**Task description**:
Please quote exactly the lines below from the line containing "Write part 2" to the line containing "return across, along", both lines included, and nothing else.

**Recorded information**:
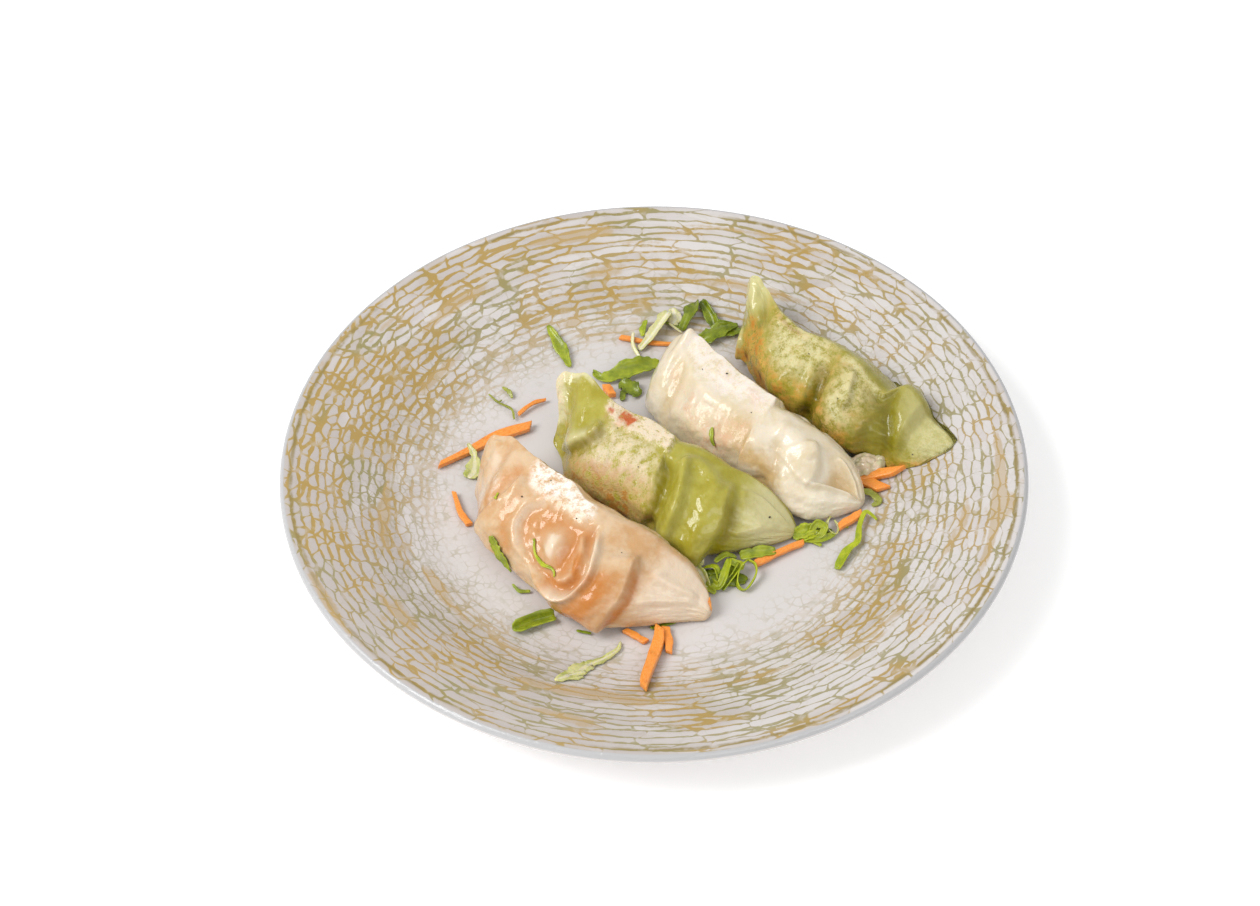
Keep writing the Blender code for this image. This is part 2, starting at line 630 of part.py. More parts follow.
def main():
    clear_scene()
    plate(material("glazed_stoneware", (0.78, 0.75, 0.72), 0.3))
    doughs = {
        "gyoza_orange": material("orange_dough", (0.85, 0.55, 0.33), 0.35),
        "gyoza_green": material("green_dough", (0.42, 0.44, 0.10), 0.35),
        "gyoza_white": material("white_dough", (0.85, 0.76, 0.62), 0.45),
        "gyoza_rear": material("dark_green_dough", (0.36, 0.36, 0.10), 0.4),
    }
    for name, form in DUMPLINGS.items():
        dumpling(name, form, doughs[name])
    carrot = material("carrot", (0.80, 0.25, 0.04), 0.4)
    for number, form in enumerate(CARROTS, 1):
        strip(f"carrot_{number}", form, carrot)
    green = material("leaf_green", (0.25, 0.42, 0.05), 0.4)
    for number, form in enumerate(LEAVES, 1):
        strip(f"leaf_{number}", form, green)
    leaf_on_dumpling("leaf_on_gyoza", ORANGE, green, LEAF_LINE, LEAF_WIDTH)
    for number, form in enumerate(HEAPS, 1):
        heap(f"leaf_heap_{number}", form, green)
    strip("cabbage", CABBAGE, material("cabbage", (0.72, 0.72, 0.58), 0.3))


main()
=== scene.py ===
# %% [markdown]
# # Four gyoza on a net-glazed plate
#
# The real thing is a dessert plate, 210 mm across, with four pan-fried gyoza in a row, some
# shredded carrot and torn green leaves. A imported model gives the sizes, the places and the
# masses. This lesson dresses it: each solid gets a finer mesh and the finish of the real one.

from collections import namedtuple
from math import cos, pi, radians, sin

import bmesh
import bpy
import numpy as np
from mathutils import Matrix, Vector, noise


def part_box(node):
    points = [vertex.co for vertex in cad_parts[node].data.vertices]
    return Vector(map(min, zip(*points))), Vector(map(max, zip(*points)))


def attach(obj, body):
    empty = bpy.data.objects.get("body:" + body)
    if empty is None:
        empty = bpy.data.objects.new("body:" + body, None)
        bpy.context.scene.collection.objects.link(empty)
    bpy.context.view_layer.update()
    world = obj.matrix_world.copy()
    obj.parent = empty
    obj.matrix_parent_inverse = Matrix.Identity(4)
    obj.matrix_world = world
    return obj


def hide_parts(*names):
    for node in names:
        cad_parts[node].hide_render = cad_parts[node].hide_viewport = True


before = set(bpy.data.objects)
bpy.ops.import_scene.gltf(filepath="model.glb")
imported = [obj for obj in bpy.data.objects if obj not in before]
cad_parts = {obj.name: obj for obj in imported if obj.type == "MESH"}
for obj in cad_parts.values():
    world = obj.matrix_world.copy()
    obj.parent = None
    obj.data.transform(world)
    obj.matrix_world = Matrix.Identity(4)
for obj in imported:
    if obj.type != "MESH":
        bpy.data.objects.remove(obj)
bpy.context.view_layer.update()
MM = 0.001  # the tables below are in millimetres, the meshes in metres

# %% [markdown]
# ## Camera, light and table
#
# A diner looks down on the plate at about 47 degrees. A camera can be turned by angles or by
# three directions that it looks along. Directions are used here, because they read as what
# they are: ahead, right and up, with a slight roll at the end.

# %% Camera
CAMERA_PLACE = Vector((0.0, -0.42084, 0.47686))
YAW = radians(-0.891)
PITCH = radians(47.310)
ROLL = radians(-0.912)
LENS = 62.86

ahead = Vector((sin(YAW) * cos(PITCH), cos(YAW) * cos(PITCH), -sin(PITCH)))
level = Vector((cos(YAW), -sin(YAW), 0.0))
raised = level.cross(ahead)
rolled_right = level * cos(ROLL) + raised * sin(ROLL)
rolled_up = raised * cos(ROLL) - level * sin(ROLL)

camera_data = bpy.data.cameras.new("camera")
camera_data.lens = LENS
camera_data.clip_start = 0.01
camera = bpy.data.objects.new("camera", camera_data)
camera.matrix_world = Matrix.Translation(CAMERA_PLACE) @ Matrix(
    (rolled_right, rolled_up, -ahead)
).transposed().to_4x4()
bpy.context.scene.collection.objects.link(camera)
bpy.context.scene.camera = camera
print("camera at", [round(value, 3) for value in camera.location])

# %% [markdown]
# Food looks moist when a large soft light grazes it from one side, so the key is a big panel
# on the left. A wide dim panel at the front right opens the shadows, and a white world and a
# floor that glows a little do the rest.

# %% Lights, world and floor
KEY_POWER = 5.5
FILL_POWER = 1.6
WORLD_STRENGTH = 0.68
FLOOR_COLOUR = (0.93, 0.93, 0.93, 1)
FLOOR_GLOW = 0.19
FLOOR_HALF_SIZE = 2.5


def softbox(name, place, width, height, power):
    """A rectangular panel light that faces the plate."""
    data = bpy.data.lights.new(name, "AREA")
    data.shape = "RECTANGLE"
    data.size = width
    data.size_y = height
    data.energy = power
    panel = bpy.data.objects.new(name, data)
    panel.location = place
    panel.rotation_euler = (-Vector(place)).to_track_quat("-Z", "Y").to_euler()
    bpy.context.scene.collection.objects.link(panel)


softbox("key", (-0.52, -0.16, 0.66), 0.42, 0.42, KEY_POWER)
softbox("fill", (0.40, -0.58, 0.58), 0.6, 0.4, FILL_POWER)

world = bpy.data.worlds.new("studio")
world.use_nodes = True
sky = world.node_tree.nodes["Background"].inputs
sky["Color"].default_value = (1, 1, 1, 1)
sky["Strength"].default_value = WORLD_STRENGTH
bpy.context.scene.world = world
bpy.context.scene.view_settings.view_transform = "Standard"

floor_mesh = bmesh.new()
bmesh.ops.create_grid(floor_mesh, x_segments=1, y_segments=1, size=FLOOR_HALF_SIZE)
floor_data = bpy.data.meshes.new("table")
floor_mesh.to_mesh(floor_data)
floor_mesh.free()
floor = bpy.data.objects.new("table", floor_data)
bpy.context.scene.collection.objects.link(floor)
paper = bpy.data.materials.new("white_table")
paper.use_nodes = True
surface = paper.node_tree.nodes["Principled BSDF"].inputs
surface["Base Color"].default_value = FLOOR_COLOUR
surface["Roughness"].default_value = 0.8
surface["Emission Color"].default_value = (1, 1, 1, 1)
surface["Emission Strength"].default_value = FLOOR_GLOW
floor_data.materials.append(paper)
print("lit by", [light.name for light in bpy.data.lights])

# %% [markdown]
# ## Small tools
#
# Three kinds of helper serve everything below: smooth curves through a few numbers, a short
# way to add shader nodes, and one function that turns a bmesh into a finished piece.

# %% Curves through tables


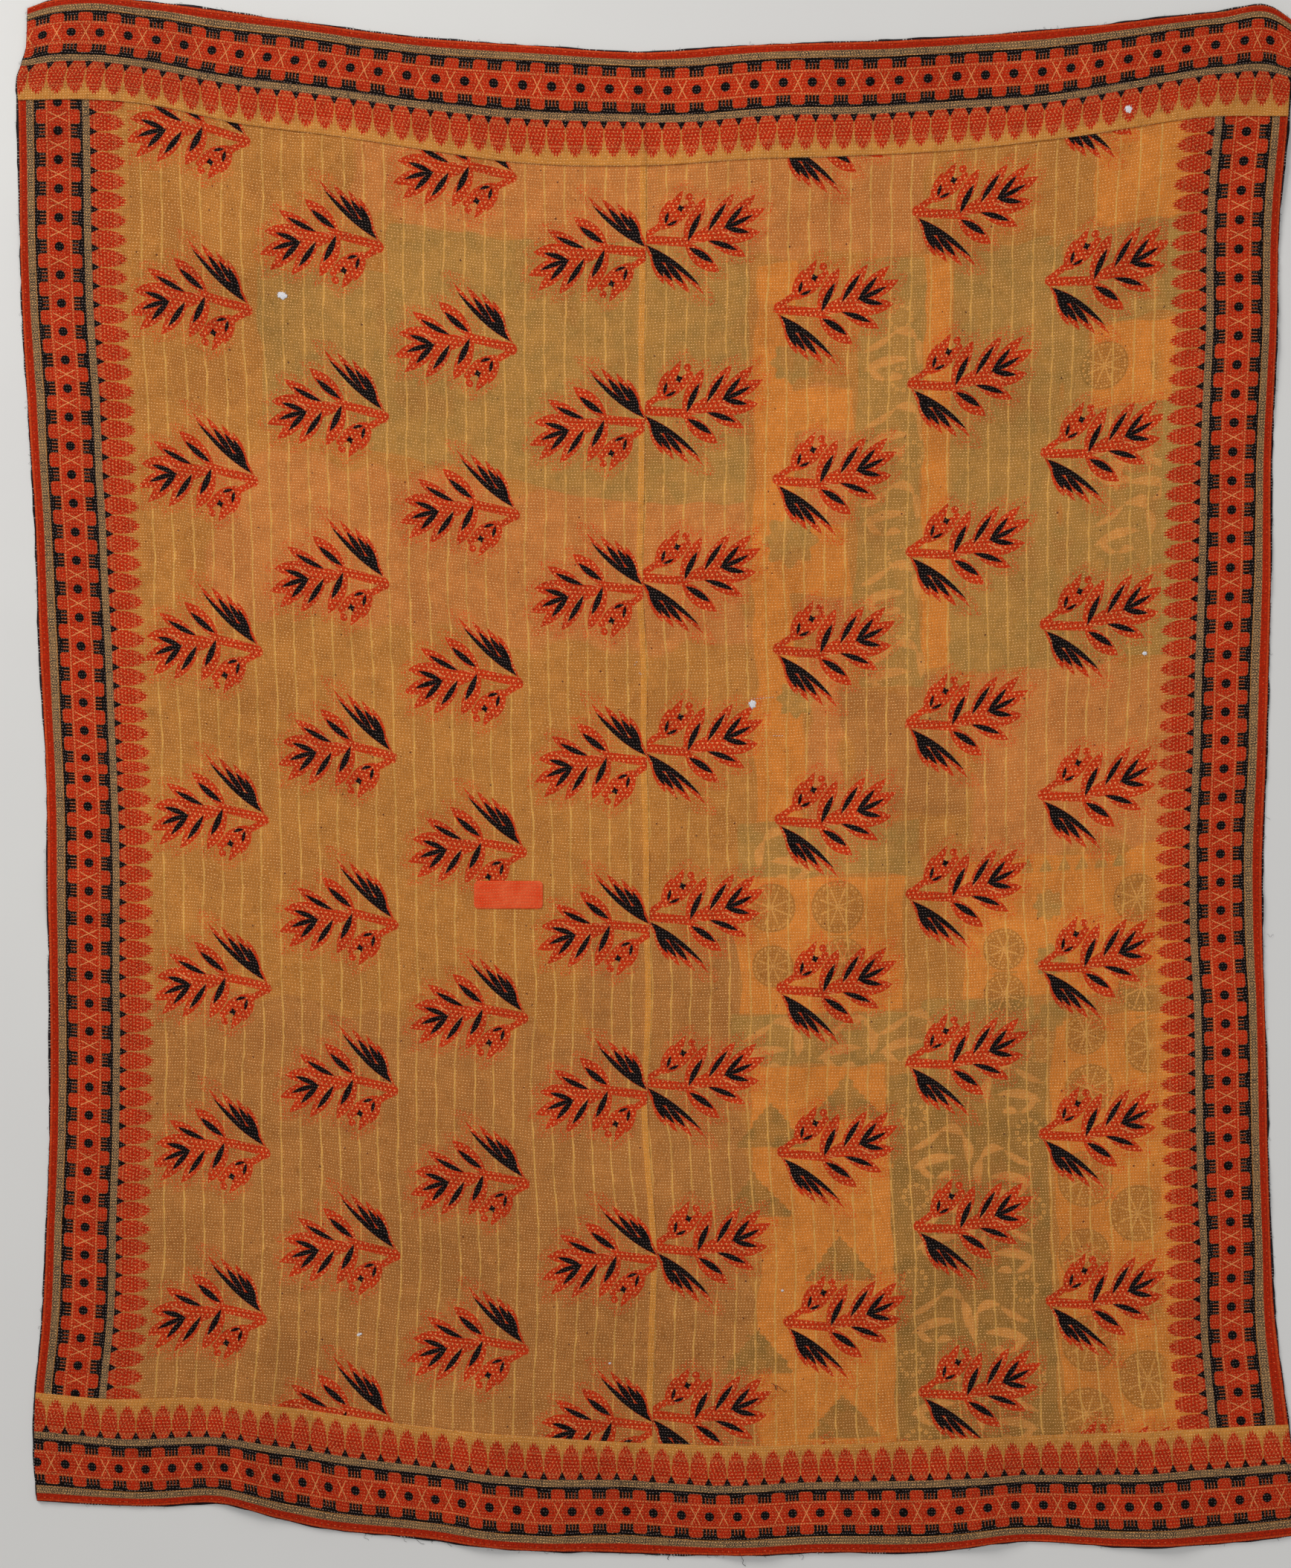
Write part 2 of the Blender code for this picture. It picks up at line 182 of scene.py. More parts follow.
def place(share_across, share_along):
    """Where a point of the flat cloth lies. share_across is -1 at the left side, 0 at the seam and 1 at the
    right; share_along is 0 at the foot and 1 at the top. Each coordinate leans on the other, and a few
    rounds settle both."""
    hem = BAND_WIDTH / QUILT_LENGTH
    across = share_across * HALF_WIDTH
    for _ in range(5):
        ends = [smooth_line(rows, across) for rows in (FOOT_END, FOOT_HEM, TOP_HEM, TOP_END)]
        foot_part = ends[0] + (ends[1] - ends[0]) * share_along / hem
        middle_part = ends[1] + (ends[2] - ends[1]) * (share_along - hem) / (1 - 2 * hem)
        top_part = ends[3] - (ends[3] - ends[2]) * (1 - share_along) / hem
        along = np.where(share_along < hem, foot_part, middle_part)
        along = np.where(share_along > 1 - hem, top_part, along)
        seam = smooth_line(SEAM, along)
        to_left = seam - smooth_line(LEFT_SIDE, along)
        to_right = smooth_line(RIGHT_SIDE, along) - seam
        across = seam + share_across * np.where(share_across < 0, to_left, to_right)
    return across, along


def relief(across, along):
    """How far the cloth stands off the surface: soft folds, each a bell of the distance to its line, and a
    slow pucker of crossed waves that fades round the patch. What would be lower than CONTACT lies flat."""
    height = np.zeros_like(across)
    for from_across, from_along, to_across, to_along, crest, half_width in FOLDS:
        run = np.array([to_across - from_across, to_along - from_along])
        share = ((across - from_across) * run[0] + (along - from_along) * run[1]) / (run @ run)
        share = np.clip(share, 0, 1)
        away = np.hypot(across - from_across - share * run[0], along - from_along - share * run[1])
        height = height + crest * np.exp(-((away / half_width) ** 2))
    lean = 0.35 * np.sin(2 * np.pi * along / PUCKER_ALONG)
    wave = np.sin(2 * np.pi * across / PUCKER_ACROSS + lean) * np.cos(2 * np.pi * along / PUCKER_ALONG)
    calm = calm_round_patch(across, along)
    height = (height + PUCKER * wave) * calm
    return np.maximum(height - CONTACT, 0)


def calm_round_patch(across, along):
    """0 within 8 cm of the patch, 1 beyond 24 cm, and a straight ramp between."""
    from_patch = np.hypot(across - PATCH_MIDDLE[0], along - PATCH_MIDDLE[1])
    return np.clip(from_patch / CALM_REACH - 0.5, 0, 1)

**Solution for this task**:
Write part 2 of the Blender code for this picture. It picks up at line 182 of scene.py. More parts follow.
def place(share_across, share_along):
    """Where a point of the flat cloth lies. share_across is -1 at the left side, 0 at the seam and 1 at the
    right; share_along is 0 at the foot and 1 at the top. Each coordinate leans on the other, and a few
    rounds settle both."""
    hem = BAND_WIDTH / QUILT_LENGTH
    across = share_across * HALF_WIDTH
    for _ in range(5):
        ends = [smooth_line(rows, across) for rows in (FOOT_END, FOOT_HEM, TOP_HEM, TOP_END)]
        foot_part = ends[0] + (ends[1] - ends[0]) * share_along / hem
        middle_part = ends[1] + (ends[2] - ends[1]) * (share_along - hem) / (1 - 2 * hem)
        top_part = ends[3] - (ends[3] - ends[2]) * (1 - share_along) / hem
        along = np.where(share_along < hem, foot_part, middle_part)
        along = np.where(share_along > 1 - hem, top_part, along)
        seam = smooth_line(SEAM, along)
        to_left = seam - smooth_line(LEFT_SIDE, along)
        to_right = smooth_line(RIGHT_SIDE, along) - seam
        across = seam + share_across * np.where(share_across < 0, to_left, to_right)
    return across, along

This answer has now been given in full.